Pakistan is to release its most senior Afghan Taliban detainee, Abdul Ghani Baradar, a former military chief often described as the insurgents' ex-second in command, officials said Tuesday.
The Afghan government has long demanded that Islamabad free Baradar, whose arrest in January 2010 saw Pakistan accused of sabotaging initiatives to bring peace in war-torn Afghanistan.
His release would bring to 34 the number of Taliban detainees that Pakistan has released since last year, in what Afghan officials hope will encourage peace talks with the insurgents.
There has been little evidence, however, that the releases have had a positive effect on stalled talks, and Baradar's influence has been debated after years away from the battlefield.
"Pakistan has decided in principle to release Mullah Baradar," Sartaj Aziz, adviser to the prime minister on national security and foreign affairs, told Agence France Presse.
Aziz said Baradar would not be handed over to the government in Afghanistan, but was "likely to be released this month".
Pakistani foreign ministry spokesman Aizaz Ahmad Chaudhry confirmed to AFP that the decision had been taken to release Baradar "at an appropriate time".
The announcement came two weeks after Afghan President Hamid Karzai visited Pakistan for talks with new Prime Minister Nawaz Sharif, at which Baradar's release was again requested.
A member of Afghanistan's High Peace Council, set up to coordinate peace efforts, welcomed the prospective release but called on Pakistan to coordinate his release with them.
"We hope that they work in coordination with Afghanistan's High Peace Council," said Mohammad Ismail Qasemyar.
Karzai at the end of August asked Pakistan to help open direct dialogue between his government and the Taliban. He was infuriated by the opening in June of a Taliban office in Qatar, considered a precursor towards talks with U.S. officials.
Elements of the Pakistani state are widely accused of funding, controlling and sheltering the Taliban. Islamabad says publicly it will do anything to stop the fighting in Afghanistan.
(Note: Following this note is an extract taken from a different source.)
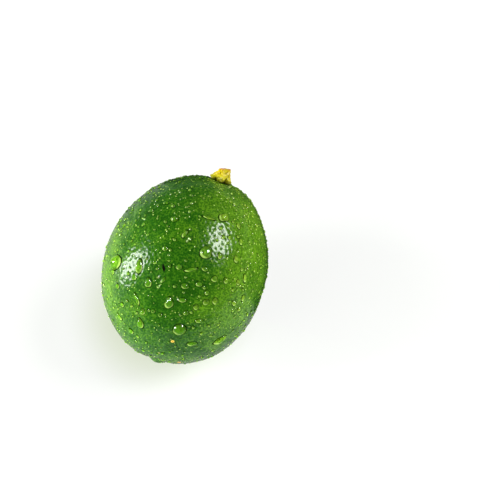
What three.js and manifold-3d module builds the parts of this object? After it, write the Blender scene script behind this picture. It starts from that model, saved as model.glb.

But analysts doubt Pakistan has the influence to force the Taliban to the negotiating table and the insurgents have publicly refused all contact with Karzai's government.
Karzai's office said it would respond later to Baradar's prospective release, and Taliban spokesman Zabiullah Mujahid told AFP the militia was assessing the situation.
Afghan officials believe prisoner releases can encourage former detainees to talk to the Kabul government, although several prisoners are understood to have returned to the battlefield.
Born in the southern Afghan province of Uruzgan, Baradar fought in the war -- covertly backed by the United States and Pakistan -- to expel Soviet troops from Afghanistan in the 1980s.
When the Taliban rose to power in 1996, Baradar's friendship with supreme leader Mullah Omar made him deputy defense minister.
After the Taliban government was toppled by the U.S.-led invasion in 2001, hundreds of Taliban hardliners are believed to have fled over the border to Pakistan.
Although little is known about Baradar's more recent activity, Interpol has said that he had been a member of the Taliban's so-called Quetta Shura leadership since May 2007.
He was arrested in Pakistan's southern port city of Karachi, reportedly in a secret raid by CIA and Pakistani agents, an operation that was described as a huge blow to the group.
At the time, Baradar was reported to have been second or third-in-command of the Quetta Shura.
The New York Times -- which broke the story of Baradar's arrest -- said the commander was a close associate of al-Qaida leader Osama bin Laden before the September 11 attacks.
In early 2010, the Afghan government and the former U.N. envoy to Afghanistan said his detention had adversely affected efforts to talk to the insurgents.